Altra motivazione: «Il missionario è convinto che esiste già nei singoli e nei popoli, per l’azione dello Spirito, un’attesa anche se inconscia di conoscere la verità su Dio, sull’uomo, sulla via che porta alla liberazione dal peccato e dalla morte. L’entusiasmo nell’annunziare il Cristo deriva dalla convinzione di rispondere a tale attesa» (n. 265). Un’ulteriore motivazione è: «Abbiamo a disposizione un tesoro di vita e di amore che non può ingannare, il messaggio che non può manipolare né illudere. È una risposta che scende nel più profondo dell’essere umano e che può sostenerlo ed elevarlo. È la verità che non passa di moda perché è in grado di penetrare là dove nient’altro può arrivare. La nostra tristezza infinita si cura soltanto con un infinito amore» (Ib.).

Dopo questi passi si possono trovare nel testo altre motivazioni, che ognuno potrà leggere personalmente.
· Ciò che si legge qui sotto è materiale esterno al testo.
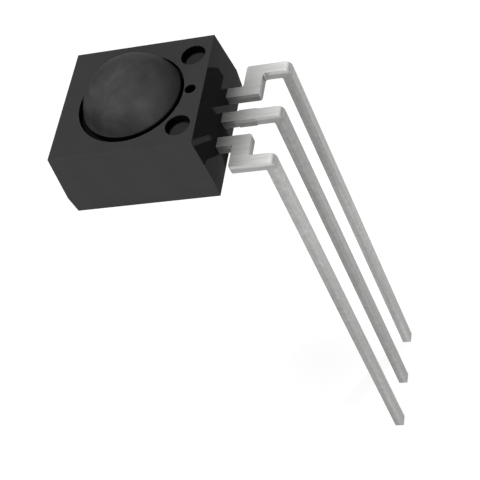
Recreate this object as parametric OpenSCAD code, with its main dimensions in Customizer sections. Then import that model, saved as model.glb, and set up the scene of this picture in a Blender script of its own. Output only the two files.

Al termine di questo incontro mi preme di suggerire alcune modalità di utilizzo del Sussidio. Questo va considerato per quello che è, ossia uno strumento che non può sostituire il testo della Evangelii gaudium. Pertanto, bisognerà utilizzarlo come traccia o indicazione di alcune vie di accesso ai contenuti. La presentazione del Sussidio, sia da parte dei parroci che dei vari operatori pastorali, dovrà incoraggiare la lettura personale dell’esortazione, a partire dall’esperienza della propria fede e del proprio impegno! Dovrà avviare alla sua sperimentazione.

L’esortazione va, dunque, presa in mano, letta, meditata, da soli o in gruppo. Quanto sarebbe bello se gli adulti incoraggiassero gruppi di giovani catechisti o giovani universitari a fare delle ricerche o dei dialoghi su alcuni temi, come quello delle condizioni socio-culturali in cui deve operare oggi la propria comunità, delle relazioni tra parroci e fedeli laici, dell’abbandono di non pochi cresimati, dei difetti dei cristiani, delle doti che dovrebbero avere per vivere significativamente nella Chiesa e nella società, della dimensione sociale del Vangelo, delle «periferie», degli «ultimi». In questo contesto, sarà davvero importante porre o far porre delle domande: qual’è la Chiesa che conosco io? Qual’è il tipo di Chiesa che propone papa Francesco? Quali sono le «periferie» o le persone «scartate» presenti nel mio Vicariato o nel mio territorio? Che faccio?

Con i giovani che sono piuttosto digiuni dell’esperienza della fede si dovranno trovare altre modalità più accessibili a loro, meno dirette.

Con tutti sarà opportuno suscitare domande come queste: Cosa penso? Mi interessa la proposta di papa Francesco? Cosa posso fare io? Cosa possiamo fare come giovani per i giovani, come comunità, come insieme di componenti ecclesiali che talora appaiono distanti tra di loro, frammentate?

Ecco alcuni semplici suggerimenti che non pretendono di offrire orientamenti tassativi. Chi ha esperienza di pastorale, di educazione alla fede, come anche di animazione e di accompagnamento, saprà trovare le vie più consone, a seconda dell’uditorio a cui si rivolgerà.

A conclusione di questo incontro non dimentichiamo la preghiera, perché il Signore e il suo Spirito ci accompagnino nel lavoro di ricezione della esortazione apostolica. Chiediamo umilmente perdono dei nostri sbagli pastorali, pedagogici, delle omissioni, dei ritardi.

La Beata Vergine delle Grazie, stella della nuova evangelizzazione, ci aiuti a sognare una Chiesa rinnovata, ci aiuti nella testimonianza della comunione, del servizio, della fede ardente e generosa, della giustizia e dell’amore verso i poveri, perché la gioia del Vangelo giunga sino ai confini della terra.

1 Da questo punto di vista, vanno senz’altro integrati gli Orientamenti per l’annuncio e la catechesi in Italia: Incontriamo Gesù della Conferenza Episcopale Italiana, editi dopo la pubblicazione dell’Evangelii gaudium (San Paolo, Milano 2014). Il quarto capitolo dell’Esortazione apostolica che parla della dimensione sociale dell’evangelizzazione non dev’essere ignorato.